During that time Zachary scribbled down illegible prescriptions of notes he would one day turn into music.

He also made the decision to stop his treatment, against the judgment of doctors. He attributes his resistance to his precociousness and dislike of authority.

“I asked them my statistical odds,” Zachary said. “Without the chemo I would die at age 26 and with the chemo I would die at age 26 and three months with a side effect of numbness in my fingers and toes. I decided I would rather die at 26 without chemo than live an extra three months and not be able to play piano.”

He recovered without the chemo.

In September, 1996, Zachary, looking for a fresh start, took a job working in the corporate world.

During this time, he used the piano that once warned him of his cancer to build back up the muscles in his hands.

In celebration, Zachary produced his first CD entitled, “Scribblings,” which was the finished product of the notes he took when he was sick.

His music is an eclectic blend of classical, jazz and New Age.

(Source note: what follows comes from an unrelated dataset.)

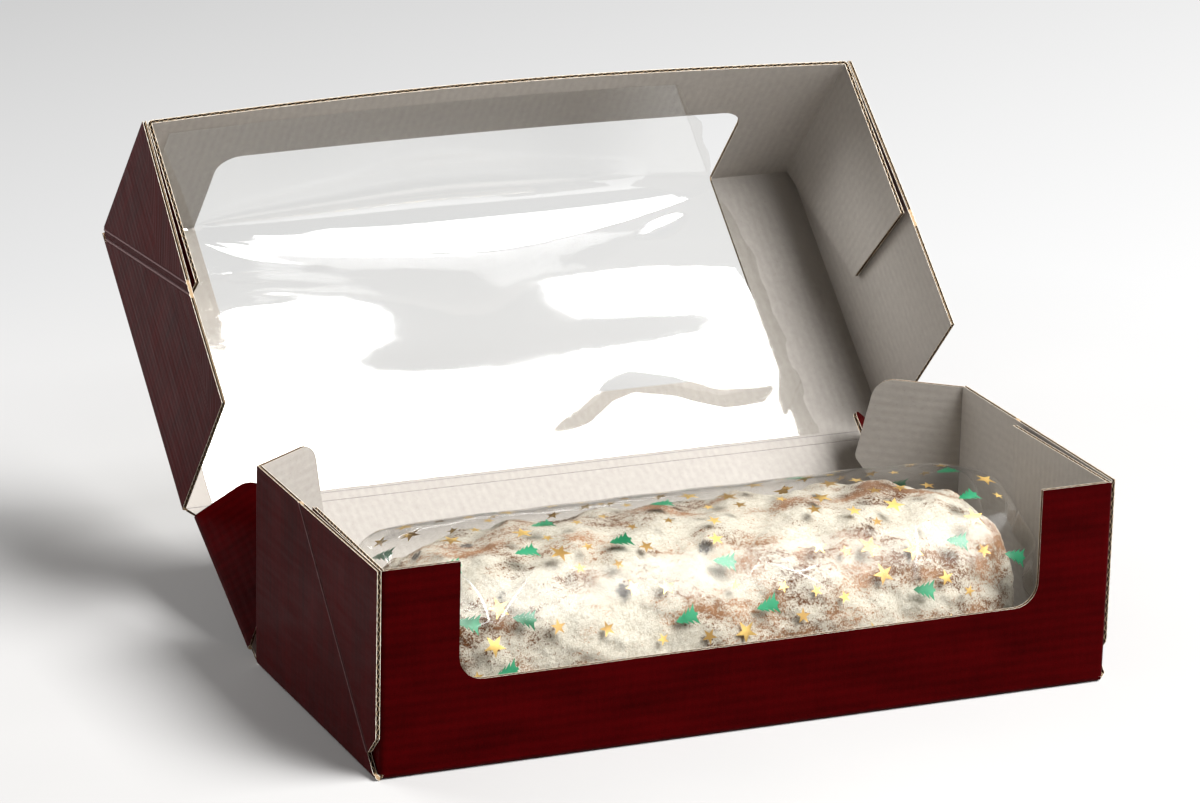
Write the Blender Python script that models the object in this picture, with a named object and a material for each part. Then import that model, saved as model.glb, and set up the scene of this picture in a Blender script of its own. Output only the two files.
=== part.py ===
"""A gift box of corrugated board for a stollen, open, with its wrapped loaf inside.

The box is one folded blank. Each panel has its own frame: x runs along the crease that the
panel folds on, y away from that crease, and z is square to the board. A panel whose crease
moves is a child of the panel that it is creased to, so its origin lies on its joint's axis.
The part's frame is +X to the right, +Y to the rear and +Z up, with its origin on the underside
of the tray, in the middle of the space between the front and the rear wall.
"""

import math

import bmesh
import bpy
from mathutils import Matrix, Vector

for leftover in list(bpy.data.objects):
    bpy.data.objects.remove(leftover, do_unlink=True)

MM = 0.001

# The board and its folds
BOARD = 1.5 * MM
FOLD_GAP = 0.3 * MM  # between panels that meet at a fold or lie against each other
SETBACK = FOLD_GAP / 2  # from a moving crease to the cut edge on each side of it
ARC_STEPS = 6

# The tray
BOX_LENGTH = 280 * MM
BOX_DEPTH = 118 * MM  # from the front's outer face to the dust flaps when they are shut
BOX_HEIGHT = 75 * MM
CUT_OUT_WIDTH = 220 * MM  # the U-shaped cut-out in the front wall
CUT_OUT_SILL = 32 * MM
CUT_OUT_RADIUS = 9 * MM
GUSSET_CLIP = 15 * MM  # what is cut off the lower corner of a tray gusset
FLAP_TOP_DROP = 0.6 * MM  # how far the tray's flaps stay below its rim

# The glue flaps inside the tray and the lid
GLUE_FLAP_REACH = 66 * MM
GLUE_FLAP_TIP_REACH = 71 * MM
GLUE_FLAP_TAPER = 22 * MM
GLUE_FLAP_SPRING = math.radians(1.3)  # how far the tray's glue flaps spring off the ends

# The dust flaps, on the end walls' rear edges
DUST_FLAP_REACH = 40 * MM
DUST_FLAP_TIP_HEIGHT = 43 * MM
DUST_FLAP_TOP_REACH = 33 * MM
DUST_FLAP_HEEL_REACH = 11 * MM
DUST_FLAP_HEEL_HEIGHT = 5 * MM
DUST_FLAP_FOOT_REACH = 2 * MM
DUST_FLAP_FOLDS = {-1: math.radians(55), 1: math.radians(51)}

# The rear wall and its flaps
REAR_WALL_MARGIN = 1.3 * MM  # from the box's side to the rear wall's side edge
REAR_WALL_LEAN = math.radians(62.5)
REAR_FLAP_REACH = 34 * MM
REAR_FLAP_TIP_HEIGHT = 43 * MM
REAR_FLAP_TOP_REACH = 25 * MM
REAR_FLAP_FOOT = 5 * MM
REAR_FLAP_TOP_DROP = 0.5 * MM
REAR_FLAP_FOLDS = {-1: math.radians(138), 1: math.radians(135)}
FLAP_TIP_RADIUS = 3 * MM
FLAP_TOP_RADIUS = 9 * MM

# The lid's hinge: two creases with a narrow band between them
BAND_HEIGHT = 3.8 * MM
BAND_SHUT_LEAN = math.radians(30)  # the band's forward lean when the lid is shut
BAND_FOLD = math.radians(7.5)  # how far the band is folded forward off the rear wall
LID_FOLD = math.radians(6)  # how far the lid is folded forward off the band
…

Zachary gave copies of the CD to his doctors, who used it as music therapy for children with cancer.

From there his path became clear.

The hospital purchased his CDs, he began to be invited to speaking engagements and sat on brain cancer panels. As his fifth year of survivorship arrived, Zachary prepared a launch party for his second CD, “Every Step of the Way,” which celebrates his surviving cancer.

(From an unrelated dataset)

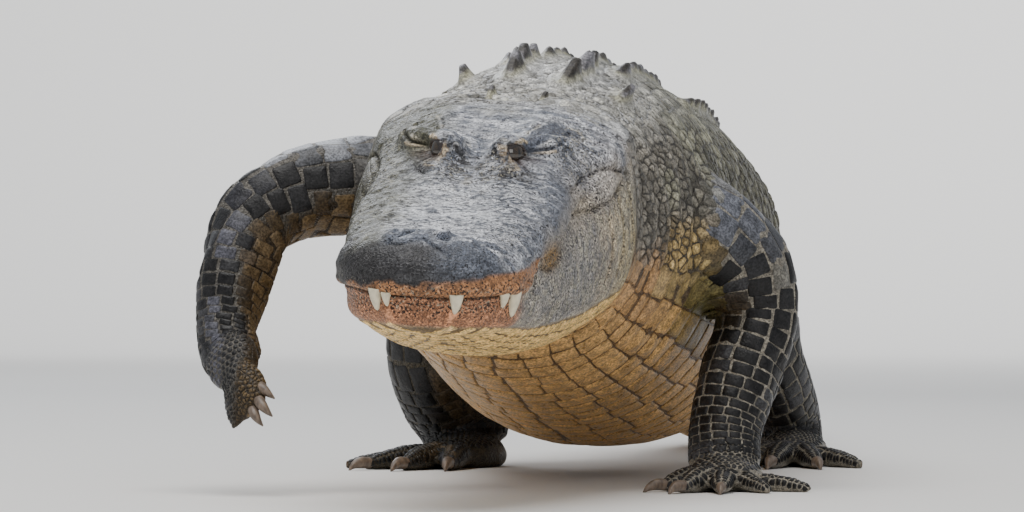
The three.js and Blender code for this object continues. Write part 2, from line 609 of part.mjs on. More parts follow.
const LIMBS = [
  {
    parts: ["left_upper_arm", "left_forearm", "left_forefoot"],
    stations: LEFT_ARM,
    facing: [0, -1, 0.2],
    foot: footSolid(FORE_TOES, 1, FORE_FOOT),
    frame: footFrame(FOOT_PLACES.leftArm),
    onGround: true,
  },
  {
    parts: ["right_upper_arm", "right_forearm", "right_forefoot"],
    stations: RIGHT_ARM,
    facing: [0, -1, -0.2],
    foot: footSolid(HANGING_TOES, -1, HANGING_FOOT),
    frame: footFrame(FOOT_PLACES.rightArm),
    onGround: false,
  },
  {
    parts: ["right_thigh", "right_shank", "right_hindfoot"],
    stations: RIGHT_LEG,
    facing: [0, -1, 0.2],
    foot: footSolid(HIND_TOES, -1, HIND_FOOT),
    frame: footFrame(FOOT_PLACES.rightLeg),
    onGround: true,
  },
  {
    parts: ["left_thigh", "left_shank", "left_hindfoot"],
    stations: LEFT_LEG,
    facing: [0, -1, 0.2],
    foot: footSolid(HIND_TOES, 1, HIND_FOOT),
    frame: footFrame(FOOT_PLACES.leftLeg),
    onGround: true,
  },
];

// Materials
const HIDE = { color: 0x4b4a44, roughness: 0.55 };
const LIMB_HIDE = { color: 0x2b2b2c, roughness: 0.45 };
const JAW_HIDE = { color: 0xb59a6a, roughness: 0.6 };
const EYE_LOOK = { color: 0x2a1a10, roughness: 0.1 };

const model = new THREE.Group();
function add(name, made, look) {
  const found = made.getMesh();
  const g = new THREE.BufferGeometry();
  g.setAttribute("position", new THREE.BufferAttribute(new Float32Array(found.vertProperties), 3));
  g.setIndex(new THREE.BufferAttribute(new Uint32Array(found.triVerts), 1));
  g.computeVertexNormals();
  const mesh = new THREE.Mesh(g, new THREE.MeshStandardMaterial({ ...look, metalness: 0 }));
  mesh.name = name;
  mesh.position.set(...ORIGIN);
  model.add(mesh);
}

add("head", makeHead(), HIDE);
add("lower_jaw", makeLowerJaw(), JAW_HIDE);
add("eye_left", eyeball(1), EYE_LOOK);
add("eye_right", eyeball(-1), EYE_LOOK);
add("neck", largest(between(union(trunk, napeScutes()), NECK_START, TORSO_START)), HIDE);
add("torso", largest(between(union(trunk, backScutes(0, TAIL_START - 20)), TORSO_START, TAIL_START)), HIDE);
for (const [name, from, to] of [
  ["tail_base", TAIL_START, TAIL_MIDDLE],
  ["tail_middle", TAIL_MIDDLE, TAIL_END],
  ["tail_tip", TAIL_END, TAIL_TIP + 1],
]) {
  const length = union(trunk, crest(from + 26, Math.min(to - 20, TAIL_TIP - 60)));
  add(name, largest(onFloor(between(length, from, to))), HIDE);
}
for (const { parts, stations, facing, foot, frame, onGround } of LIMBS) {
  const limb = tube(stations, LIMB_SIDES, facing);
  const upper = limb.before(limb.length(0, ELBOW + LAP, LIMB_RINGS), ELBOW);
  const lower = limb.before(limb.after(limb.length(ELBOW - LAP, WRIST + LAP, LIMB_RINGS), ELBOW), WRIST);
  const end = limb.after(union(limb.length(WRIST - LAP, 1, 2), foot.transform(frame.elements)), WRIST);
  add(parts[0], largest(upper.subtract(trunkGrown)), LIMB_HIDE);
  add(parts[1], largest(lower.subtract(trunkGrown)), LIMB_HIDE);
  add(parts[2], largest(onGround ? onFloor(end) : end), LIMB_HIDE);
}

export default model;
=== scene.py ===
"""American alligator, life-size: the skin, scales, plates, eyes, claws and teeth over the CAD solids.

Lengths are millimetres in the animal's own frame until a piece is made: the nose points to -Y, the left side
is +X and the origin lies below the shoulders. ORIGIN moves it to the part's frame.
"""
import math

import bmesh
import bpy
import numpy as np
from mathutils import Matrix, Vector, kdtree
from mathutils.bvhtree import BVHTree


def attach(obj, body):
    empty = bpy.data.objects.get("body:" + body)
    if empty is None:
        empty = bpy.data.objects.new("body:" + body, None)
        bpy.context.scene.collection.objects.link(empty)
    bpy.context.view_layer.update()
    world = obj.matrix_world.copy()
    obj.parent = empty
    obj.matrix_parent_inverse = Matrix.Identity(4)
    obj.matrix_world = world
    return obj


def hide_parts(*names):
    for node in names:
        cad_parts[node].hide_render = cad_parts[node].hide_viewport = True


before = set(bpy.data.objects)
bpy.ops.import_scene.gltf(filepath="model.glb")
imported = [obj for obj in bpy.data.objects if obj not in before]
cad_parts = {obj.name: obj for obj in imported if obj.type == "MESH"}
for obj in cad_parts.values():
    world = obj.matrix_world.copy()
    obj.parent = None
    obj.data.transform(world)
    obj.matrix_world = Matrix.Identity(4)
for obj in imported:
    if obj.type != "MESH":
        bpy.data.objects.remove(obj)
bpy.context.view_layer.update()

ORIGIN = np.array([30.0, -1007.0, 0.0])
MM = 0.001
SEED = 11

# The sizes that follow are those of the solids.
NECK_START = -296
TAIL_TIP = 2786
OCCIPUT = (-20, -292, 331)
HEAD_PITCH = 11
HEAD_YAW = 2.4
HEAD_ROLL = 3.5
JAW_TIP_START = 462
JAW_SETBACK = 0.68
FLAT_SHARE = 0.3
CHEEK = 0.32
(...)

By this time, Zachary’s hand had almost completely healed and at the survival party he realized he had to quit his corporate job and market himself as a speaker and cancer advocate.

For his next project, Zachary is building an alliance with the Steps for Living Foundation and The National Cancer Institute to work to improve the quality of life for cancer patients.

Zachary says it will exemplify survivorship through the creative arts and raise awareness for public concern. A compilation CD with artists who also survived cancer is in the works.

In addition, Zachary continues to give motivational speeches.

He’s not particularly religious in the traditional sense today, but religion, he says, has been a “guide way to positively influence my philosophies on trying to do tzedakah,” or charity.

Zachary’s third solo CD, “Absolving Destiny,” is next in line to be released. “In ‘Absolving Destiny’ most of the songs are about people,” he says. “I express a particular breakthrough where I forgive cancer in a weird Brady Bunch kind of way.”

For now though, Zachary works to cheer up faces by celebrating the possibility of surviving cancer.

“You don’t have to be Lance Armstrong to be a cancer survivor,” he says. “We can’t all ride bikes. It’s about figuring out what else we have besides a bike, and for me it was a piano.”